2.6 - Measures of dispersion

Measures of Dispersion

Dispersion refers to how varied data are in a data set or how spread out the distribution of the data is
There are many ways to measure 'dispersion'

Range

Most straighforward measure to calculate

range = maximum - minimum

Because we are subtracting values, the data must be quantitive (interval or ratio)

Interquartile Range (IQR)

IQR is the range of the middle $50 %$ of the values in a distribution.
equal to the length of the box in the box plot

IQR = 75^{t h} - 25^{t h} = Q_{3} - Q_{1}

Deviation

Previous measures took only some of the values into the account (min and max for range, $Q_{1}$ and $Q_{3}$ for IQR).
Other way to include all data is to compare how far away each piece of data $x$ is from some specific value $v$
The most logical and common value of $v$ is the mean
After calculating all of the deviations, we usually take the average

\frac{\sum (x_{i} - \bar{x})}{n}

Mean Absolute Deviation (MAD)

After understanding the Example, we conclude that the average deviation from the mean will always be zero.
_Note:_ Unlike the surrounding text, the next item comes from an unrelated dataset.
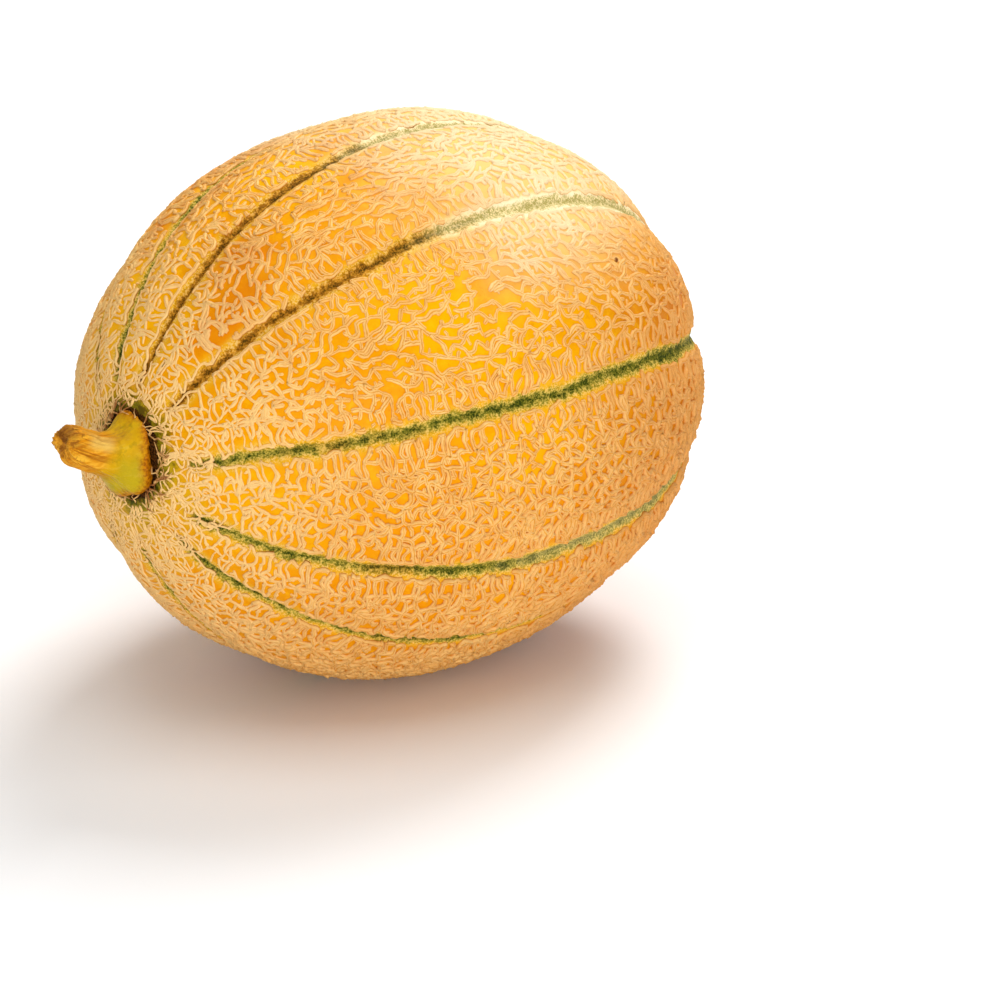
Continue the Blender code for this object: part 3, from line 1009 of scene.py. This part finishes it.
def makeStem():
    obj = makeStemGrid()
    unit = getPoints(obj)
    share = np.clip(0.5 - unit[:, 0], 0, 1)
    out = np.hypot(unit[:, 1], unit[:, 2])
    around = np.arctan2(unit[:, 2], unit[:, 1])
    top, side = np.sin(around), np.cos(around)
    atTip = (share > 0.9999) & (out < 0.999)
    atBase = (share < 0.0001) & (out < 0.999)
    even = 0.55 * share + 0.45 * share ** 1.6  # more rows in the flare
    dry = easeStep(0.30, 0.65, even)
    corner = np.cos(stem["corners"] * around + 0.6)
    uneven = stem["unevenness"] * np.cos(3 * around + 1.1) * (1 - even)
    teeth = sum(np.cos(n * around + n * n) for n in stem["teethCounts"]) / len(stem["teethCounts"])
    ridge = noiseRound(around, even, 3.2, 1.6)
    fibre = noiseRound(around, even, 9, 2.5, (0, 7))
    knot = noiseRound(around, even, 1.4, 9, (5, 0))
    radius = smoothProfile(even) * (1 + stem["cornerHeight"] * corner + uneven)
    radius += (ridge * 1.6 + fibre * 1.4) * stem["fibres"] * (0.5 + 1.6 * dry) + knot * stem["knots"] * dry
    radius += stem["rimTeeth"] * teeth * easeStep(0.12, 0.02, even)
    radius += stem["upperRidge"] * easeStep(0.55, 0.85, even) * np.clip(top, 0, 1)
    radius *= 1 - stem["tipNarrower"] * easeStep(0.955, 1.0, even)
    radius *= np.where(atTip | atBase, out, 1.0)
    narrower = 1 - stem["narrower"] * (1 - easeStep(0.05, 0.40, even))

    # bent up along its length, with each ring square to the bend
    slope = stem["rise"] * stem["bend"] * np.maximum(even, 1e-6) ** (stem["bend"] - 1) / stem["length"]
    steep = 1 / np.hypot(slope, 1)
    points = np.empty_like(unit)
    points[:, 0] = -stem["length"] * even + slope * steep * top * radius
    points[:, 1] = side * radius * narrower
    points[:, 2] = stem["rise"] * even ** stem["bend"] + steep * top * radius

    # the dry tip: a rough, slightly hollow face, cut aslant
    rough = np.array([noise.noise(Vector((y * 900, z * 900, 3.0))) for y, z in points[:, 1:]])
    hollow = np.where(atTip, 1 - out ** 2, 0)
    points[:, 0] += hollow * stem["tipHollow"] + np.where(atTip, rough * stem["tipRoughness"], 0)
    slant = easeStep(0.70, 1.0, even) * np.where(atTip, out, 1.0)
    points[:, 0] -= slant * np.where(top > 0, *stem["tipSlant"]) * top
    points += np.array(stem["base"])
    points[:, 0] = np.maximum(points[:, 0], cadBox[0][0] + stem["endGap"])
    setPoints(obj, points)
    addNumbers(obj, upStem=even, roundStem=top, ridge=fibre + ridge * 0.6, tipFace=np.where(atTip, 1.0, 0.0))
    faceOut(obj)
    print("stem faces:", len(obj.data.polygons))
    return obj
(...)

But the set doesn't have zero spread, does it?
To fix that, we usually use mean absolute deviation (MAD). It calculated the deviation based on the average distance of values from the central value.

MAD = \frac{1}{n} \sum | x_{i} - v |

Minimization of MAD

The MAD is minimized, if we take the median for value $v$

Difference between deviation and absolute deviation is the difference between displacement and distance

Example

Data set ${2, 3, 4, 9, 17}$
mean - $7$
deviations:
$2 - 7 = - 5$
$3 - 7 = - 4$
$4 - 7 = - 3$
$9 - 7 = 2$
$17 - 7 = 10$
average deviation = $\frac{- 5 + (- 4) + (- 3) + 2 + 10}{5} = \frac{0}{5} = 0$
absolute deviation = $\frac{5 + 4 + 3 + 2 + 10}{5} = \frac{24}{5} = 4.8$
We can also calculate deviation from the median
median - $4$
deviations:
$2 - 4 = - 2$
$3 - 4 = - 1$
$4 - 4 = 0$
$9 - 4 = 5$
$17 - 4 = 13$
average deviation = $\frac{- 2 + (- 1) + 0 + 5 + 13}{5} = \frac{15}{5} = 3$
average deviation = $\frac{2 + 1 + 0 + 5 + 13}{5} = \frac{21}{5} = 4.2$

Variance

Distance between to points on a plane is equal to

d = \sqrt{(x_{1} - x_{2})^{2} + (y_{1} - y_{2})^{2}}

And the distance between central value $v$ and the data set

d = \sqrt{(x_{1} - v)^{2} + (x_{2} - v)^{2} + \dots + (x_{n} - v)^{2}}

It is a sum of deviations from $v$ squared - squared deviation from $v$

When considering MAD, the median minimized the sum of the absolute deviations. This is not the case for squared deviations, where the mean gives the smallest value
For this reason, we define variance of a population as the average of squared deviations from the mean

σ^{2} = \frac{\sum (x - μ)^{2}}{N}

$σ^{2}$ is the population variance

Variance in large population

In large populations, we use sample statistics.
When calculating the average of squared deviations from the mean using sample data, the computation tends to underestimate the variance of the larger population significantly
Because of this, the sample variance formula is adjusted slightly to account for that difference

s^{2} = \frac{\sum (x - \bar{x})^{2}}{n - 1}

Standard deviation

The variance is a powerful measure, but it's hard to comprehend because of the squared units. Because of that, we introduce standard deviation which is a square root of the variance.
$σ$ for population, $s$ for sample

End remark

Fact worth to note - all of the measures discussed (Range, IQR, MAD, Variance, Standard Deviation) are always non-negative.
Additionally, they will be equal to 0 for constant data sets ${1, 1, 1, 1}$

Visualization of mean and standard deviation

For data set

{4, 7, 13, 21, 28, 33, 42, 61}

$μ = 26.125$ , and $σ = 17.93$
What should we do to the set, if we want to keep the mean constant, but decrease the standard deviation?
We move the values from both sides of the mean by the same amount closer to the mean

{4_{+ 3}, 7_{+ 5}, 13, 21, 28, 33, 42_{- 5}, 61_{- 3}}

$μ = 26.125$ , and $σ = 15.6$ so the goal was met